What is needed is an exact copy of the lines from the one containing "color([0.37, 0.20, 0.19])" to the one containing "obj.parent = empty", both lines included, and no other lines.
── Given material ──
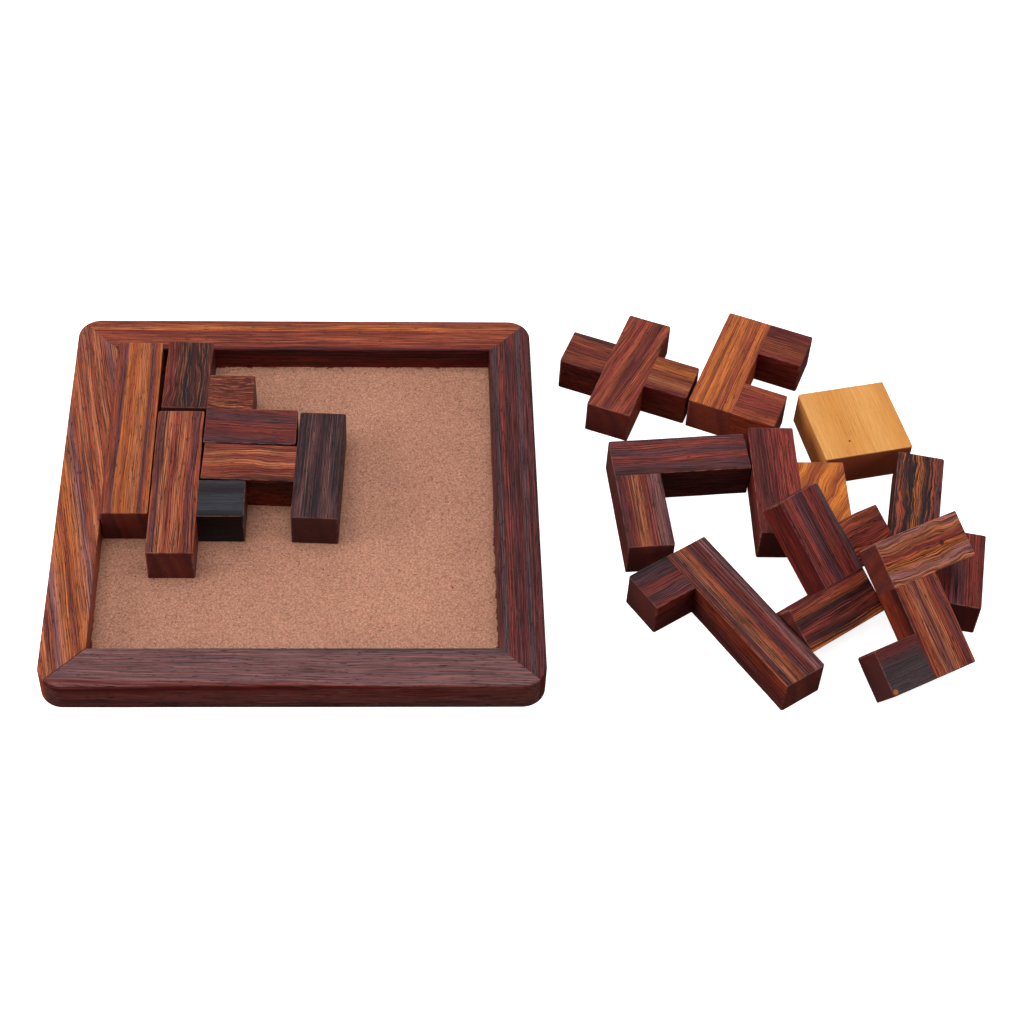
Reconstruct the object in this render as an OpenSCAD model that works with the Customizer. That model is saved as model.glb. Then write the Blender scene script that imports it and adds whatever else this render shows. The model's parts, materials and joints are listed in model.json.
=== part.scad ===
// Pentomino tray puzzle: a square mitred tray with a hardboard floor, and the
// thirteen pieces that fill it, twelve pentominoes and one 2 x 2 square.
// Each piece is glued up from short wood blocks, and each block is one node.
// The origin is the centre of the tray's underside, with +Z up, +X towards
// the loose pieces and +Y towards the back rail.

/* [Pieces] */
// Side of one square unit of the puzzle
unit = 16; // [12:0.5:20]
// Thickness of every piece
piece_t = 13.6; // [10:0.1:14]

/* [Tray] */
// Play left when all eight by eight units are in the recess
play = 6; // [2:0.5:8]
// Width of each rail, seen from above
rail_w = 15; // [14:0.5:20]
// Height of the rails
rail_h = 12; // [9:0.5:14]
// Radius of the tray's four outer corners
corner_r = 8; // [4:0.5:9]
// Radius of the rails' rounded outer top edge
edge_r = 1; // [0.5:0.1:2]
// Thickness of the hardboard floor
floor_t = 3; // [2:0.5:4]
// Depth of the rabbet that holds the floor under each rail
rabbet_w = 4; // [3:0.5:5]
// Gap between the floor's edge and the rabbet's wall
floor_gap = 0.5; // [0.2:0.1:1]

/* [Pieces in the tray] */
// Place of the I piece: x and y in units, heading in degrees
i_place = [-4.16, -0.88, -0.1]; // [-90:0.01:90]
// Place of the Y piece
y_place = [-3.14, -1.95, -0.3]; // [-90:0.01:90]
// Place of the W piece
w_place = [-3.10, 1.16, -1.6]; // [-90:0.01:90]
// Place of the T piece
t_place = [-2.15, -0.89, -2.6]; // [-90:0.01:90]

/* [Pieces flat on the table] */
// Place of the X piece: x and y in units, heading in degrees
x_place = [5.39, 2.86, -22.4]; // [-90:0.01:90]
// Place of the U piece
u_place = [8.59, 2.59, -23.3]; // [-90:0.01:90]
// Place of the V piece
v_place = [6.80, 0.35, 4.7]; // [-90:0.01:90]
// Place of the L piece
l_place = [7.75, -1.87, -57.3]; // [-90:0.01:90]
// Place of the square
square_place = [11.46, 0.81, 11.6]; // [-90:0.01:90]
// Place of the P piece
p_place = [9.80, -1.23, -0.4]; // [-90:0.01:90]
// Place of the N piece
n_place = [12.22, -2.83, -12.4]; // [-90:0.01:90]

/* [Pieces that lean] */
// Place of the F piece: x and y in units, heading, then tilt about its near bottom edge
f_place = [10.30, -3.92, 33.8, 32.2]; // [-90:0.01:90]
// Place of the Z piece
z_place = [12.79, -4.60, 26.1, 29.0]; // [-90:0.01:90]

/* [Hidden] */
$fn = 48;
recess = 8 * unit + play;
tray_side = recess + 2 * rail_w;
half_side = tray_side / 2;
floor_side = recess + 2 * (rabbet_w - floor_gap);
overcut = 1;

// Cross-section of a rail: x runs inwards from the outer face, y is height.
// The outer top edge is rounded, and the rabbet is cut from the inner bottom edge.
module rail_section() {
    difference() {
        square([rail_w, rail_h]);
        translate([rail_w - rabbet_w, -overcut])
            square([rabbet_w + overcut, floor_t + overcut]);
        difference() {
            translate([-overcut, rail_h - edge_r])
                square([edge_r + overcut, edge_r + overcut]);
            translate([edge_r, rail_h - edge_r])
                circle(edge_r);
        }
    }
}

// Plan of a rail without its rounded ends, outer face on y = 0, mitred at 45 degrees
module rail_plan() {
    straight = half_side - corner_r;
    inner = half_side - rail_w;
    polygon([
        [-straight, 0], [straight, 0], [straight, corner_r],
        [inner, rail_w], [-inner, rail_w], [-straight, corner_r]
    ]);
}

// The rail's right end, half of a rounded corner: the outer face swept through 45 degrees
module rail_end() {
    translate([half_side - corner_r, corner_r, 0])
        rotate([0, 0, -90])
            rotate_extrude(angle = 45)
                translate([corner_r, 0])
                    mirror([1, 0])
                        intersection() {
                            rail_section();
                            square([corner_r, rail_h]);
                        }
}

// One rail of the tray, turned to its own side
module rail(turn) {
    rotate([0, 0, turn])
        translate([0, -half_side, 0]) {
            intersection() {
                linear_extrude(rail_h)
                    rail_plan();
                translate([-half_side, 0, 0])
                    rotate([90, 0, 90])
                        linear_extrude(tray_side)
                            rail_section();
            }
            rail_end();
            mirror([1, 0, 0])
                rail_end();
        }
}

// Puts a piece that stands on a surface of the given height at its place
module lay(place, height = 0) {
    translate([place[0] * unit, place[1] * unit, height])
        rotate([0, 0, place[2]])
            children();
}

// Puts a piece at its place with its far side lifted
module lean(place) {
    lay(place)
        rotate([place[3], 0, 0])
            children();
}

// One wood block: its first column and row, then how many units it covers each way
module block(column, row, columns, rows) {
    translate([column * unit, row * unit, 0])
        cube([columns * unit, rows * unit, piece_t]);
}

module front_rail() { color([0.36, 0.20, 0.18]) rail(0); }
module right_rail() { color([0.33, 0.14, 0.15]) rail(90); }
module back_rail() { color([0.52, 0.22, 0.15]) rail(180); }
module left_rail() { color([0.52, 0.27, 0.20]) rail(270); }

module tray_floor() {
    color([0.72, 0.48, 0.38])
        translate([-floor_side / 2, -floor_side / 2, 0])
            cube([floor_side, floor_side, floor_t]);
}

module i_bar() { color([0.56, 0.30, 0.21]) lay(i_place, floor_t) block(0, 0, 1, 5); }

module y_bar() { color([0.53, 0.29, 0.24]) lay(y_place, floor_t) block(0, 0, 1, 4); }
module y_stub() { color([0.16, 0.16, 0.18]) lay(y_place, floor_t) block(1, 1, 1, 1); }

module w_upper_bar() { color([0.32, 0.20, 0.19]) lay(w_place, floor_t) block(0, 1, 1, 2); }
module w_middle_block() { color([0.42, 0.21, 0.20]) lay(w_place, floor_t) block(1, 1, 1, 1); }
module w_lower_bar() { color([0.38, 0.20, 0.19]) lay(w_place, floor_t) block(1, 0, 2, 1); }

module t_stem() { color([0.53, 0.28, 0.23]) lay(t_place, floor_t) block(0, 1, 2, 1); }
module t_crossbar() { color([0.30, 0.21, 0.21]) lay(t_place, floor_t) block(2, 0, 1, 3); }

module x_bar() { color([0.51, 0.24, 0.20]) lay(x_place) block(1, 0, 1, 3); }
module x_left_arm() { color([0.44, 0.24, 0.21]) lay(x_place) block(0, 1, 1, 1); }
module x_right_arm() { color([0.53, 0.29, 0.22]) lay(x_place) block(2, 1, 1, 1); }

module u_back_bar() { color([0.66, 0.34, 0.20]) lay(u_place) block(0, 0, 1, 3); }
module u_far_leg() { color([0.45, 0.22, 0.18]) lay(u_place) block(1, 2, 1, 1); }
module u_near_leg() { color([0.52, 0.24, 0.17]) lay(u_place) block(1, 0, 1, 1); }

module v_long_arm() { color([0.39, 0.22, 0.22]) lay(v_place) block(0, 0, 3, 1); }
module v_short_arm() { color([0.45, 0.27, 0.25]) lay(v_place) block(0, -2, 1, 2); }

module l_bar() { color([0.42, 0.24, 0.22]) lay(l_place) block(0, 0, 4, 1); }
module l_foot() { color([0.33, 0.20, 0.21]) lay(l_place) block(0, -1, 1, 1); }

module square_block() { color([0.86, 0.63, 0.38]) lay(square_place) block(0, 0, 2, 2); }

module p_long_bar() { color([0.38, 0.18, 0.16]) lay(p_place) block(0, 0, 1, 3); }
module p_side_bar() { color([0.74, 0.42, 0.25]) lay(p_place) block(1, 0, 1, 2); }

module n_long_bar() { color([0.44, 0.27, 0.24]) lay(n_place) block(0, 1, 1, 3); }
module n_short_bar() { color([0.41, 0.23, 0.20]) lay(n_place) block(1, 0, 1, 2); }

module f_spine() { color([0.37, 0.20, 0.19]) lean(f_place) block(1, 1, 1, 2); }
module f_crossbar() { color([0.40, 0.21, 0.17]) lean(f_place) block(0, 0, 2, 1); }
module f_side_block() { color([0.46, 0.25, 0.19]) lean(f_place) block(2, 1, 1, 1); }

module z_top_bar() { color([0.53, 0.31, 0.23]) lean(z_place) block(0, 2, 2, 1); }
module z_stem() { color([0.49, 0.27, 0.22]) lean(z_place) block(0, 0, 1, 2); }
module z_end_block() { color([0.27, 0.21, 0.22]) lean(z_place) block(-1, 0, 1, 1); }

front_rail();
right_rail();
back_rail();
left_rail();
tray_floor();
i_bar();
y_bar();
y_stub();
w_upper_bar();
w_middle_block();
w_lower_bar();
t_stem();
t_crossbar();
x_bar();
x_left_arm();
x_right_arm();
u_back_bar();
u_far_leg();
u_near_leg();
v_long_arm();
v_short_arm();
l_bar();
l_foot();
square_block();
p_long_bar();
p_side_bar();
n_long_bar();
n_short_bar();
f_spine();
f_crossbar();
f_side_block();
z_top_bar();
z_stem();
z_end_block();
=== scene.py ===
import json
import math
from collections import namedtuple

import bpy
import numpy as np
from mathutils import Matrix, Vector, noise


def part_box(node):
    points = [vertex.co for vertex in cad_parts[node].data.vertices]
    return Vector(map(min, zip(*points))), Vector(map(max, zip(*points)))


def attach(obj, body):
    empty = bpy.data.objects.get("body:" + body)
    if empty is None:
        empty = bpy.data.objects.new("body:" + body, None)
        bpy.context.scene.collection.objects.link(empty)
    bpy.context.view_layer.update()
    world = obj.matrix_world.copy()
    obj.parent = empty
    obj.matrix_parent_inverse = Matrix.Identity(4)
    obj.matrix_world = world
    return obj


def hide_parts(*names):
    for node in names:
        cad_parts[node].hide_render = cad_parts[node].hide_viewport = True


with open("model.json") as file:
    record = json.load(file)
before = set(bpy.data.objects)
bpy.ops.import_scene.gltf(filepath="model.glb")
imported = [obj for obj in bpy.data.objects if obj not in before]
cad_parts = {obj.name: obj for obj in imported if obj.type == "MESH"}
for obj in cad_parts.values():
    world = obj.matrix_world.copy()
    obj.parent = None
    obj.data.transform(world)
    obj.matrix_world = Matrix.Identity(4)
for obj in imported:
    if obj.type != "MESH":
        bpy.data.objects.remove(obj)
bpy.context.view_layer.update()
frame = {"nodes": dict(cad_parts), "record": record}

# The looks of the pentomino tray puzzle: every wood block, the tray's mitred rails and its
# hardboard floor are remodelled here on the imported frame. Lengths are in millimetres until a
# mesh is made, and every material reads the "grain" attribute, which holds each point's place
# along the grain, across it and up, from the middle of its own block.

MM = 0.001
PIECES = {
    body: names
    for body, names in frame["record"]["behaviour"]["bodies"].items()
    if body != "tray"
}

# ---------------------------------------------------------------- measures

EDGE_ROUND = 0.28  # sanded edges of a block
CORNER_ROUND = 0.55  # upright corners of a block, a little more worn
GLUE_GROOVE = 0.04  # depth of the hairline where two blocks are glued
GRID_STEP = 2.4  # spacing of a block's mesh away from its edges
UNEVEN = 0.03  # how far a sanded face strays from flat
UNEVEN_LENGTH = 9.0  # distance over which it strays

RAIL_TOP_ROUND = 0.8  # the rails' outer top edge
RAIL_EDGE_ROUND = 0.22  # their other edges
RABBET_DEPTH = 4.0
RING_LEAN = 0.22  # how fast the growth rings shift sideways below the top
SLANT_DEPTH = 4.0  # slanting grain straightens out over this depth below the top
MITRE_PRESS = 0.03  # how far a rail's end presses into its neighbour, so no light shows through
OPEN_MITRE = 0.2  # how far the joint at the tray's near left corner has opened at its top
CREASE_ANGLE = math.radians(40)  # edges that turn more than this stay sharp

# ---------------------------------------------------------------- colours

PALETTE = {
    "straw": "CB8C46",
    "pale_straw": "D69C58",
    "honey": "B4682C",
    "amber": "A05828",
    "orange": "925026",
    "tan": "8C5236",
    "mauve": "6E4846",
    "edge_wear_and_highlight": "A47464",
    "rust": "7A3A24",
    "brick": "682A22",
    "wine": "54201E",
    "dusk": "5A4244",
    "plum": "48282C",
    "slate": "3C3034",
    "cocoa": "3C1A18",
    "umber": "281414",
    "ink": "201A1E",
    "ebony": "2A2C32",
    "black": "120E10",
    "end_grain_and_shade": "CCAEAE",  # darkens and greys a block's ends: darker end grain, partly painted shade
    # painted shade: this one darkens and reddens all that lies below a block's top
    "painted_side_shade": "F0D2CA",
}


def colour(name, shade=1.0):
    """The linear colour, with alpha, of a palette name or of a hex value."""
    code = PALETTE.get(name, name)
    parts = [int(code[i:i + 2], 16) / 255 for i in (0, 2, 4)]
    linear = [p / 12.92 if p < 0.04045 else ((p + 0.055) / 1.055) ** 2.4 for p in parts]
    return [p * shade for p in linear] + [1.0]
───
Solved problem ->
module f_spine() { color([0.37, 0.20, 0.19]) lean(f_place) block(1, 1, 1, 2); }
module f_crossbar() { color([0.40, 0.21, 0.17]) lean(f_place) block(0, 0, 2, 1); }
module f_side_block() { color([0.46, 0.25, 0.19]) lean(f_place) block(2, 1, 1, 1); }

module z_top_bar() { color([0.53, 0.31, 0.23]) lean(z_place) block(0, 2, 2, 1); }
module z_stem() { color([0.49, 0.27, 0.22]) lean(z_place) block(0, 0, 1, 2); }
module z_end_block() { color([0.27, 0.21, 0.22]) lean(z_place) block(-1, 0, 1, 1); }

front_rail();
right_rail();
back_rail();
left_rail();
tray_floor();
i_bar();
y_bar();
y_stub();
w_upper_bar();
w_middle_block();
w_lower_bar();
t_stem();
t_crossbar();
x_bar();
x_left_arm();
x_right_arm();
u_back_bar();
u_far_leg();
u_near_leg();
v_long_arm();
v_short_arm();
l_bar();
l_foot();
square_block();
p_long_bar();
p_side_bar();
n_long_bar();
n_short_bar();
f_spine();
f_crossbar();
f_side_block();
z_top_bar();
z_stem();
z_end_block();
=== scene.py ===
import json
import math
from collections import namedtuple

import bpy
import numpy as np
from mathutils import Matrix, Vector, noise


def part_box(node):
    points = [vertex.co for vertex in cad_parts[node].data.vertices]
    return Vector(map(min, zip(*points))), Vector(map(max, zip(*points)))


def attach(obj, body):
    empty = bpy.data.objects.get("body:" + body)
    if empty is None:
        empty = bpy.data.objects.new("body:" + body, None)
        bpy.context.scene.collection.objects.link(empty)
    bpy.context.view_layer.update()
    world = obj.matrix_world.copy()
    obj.parent = empty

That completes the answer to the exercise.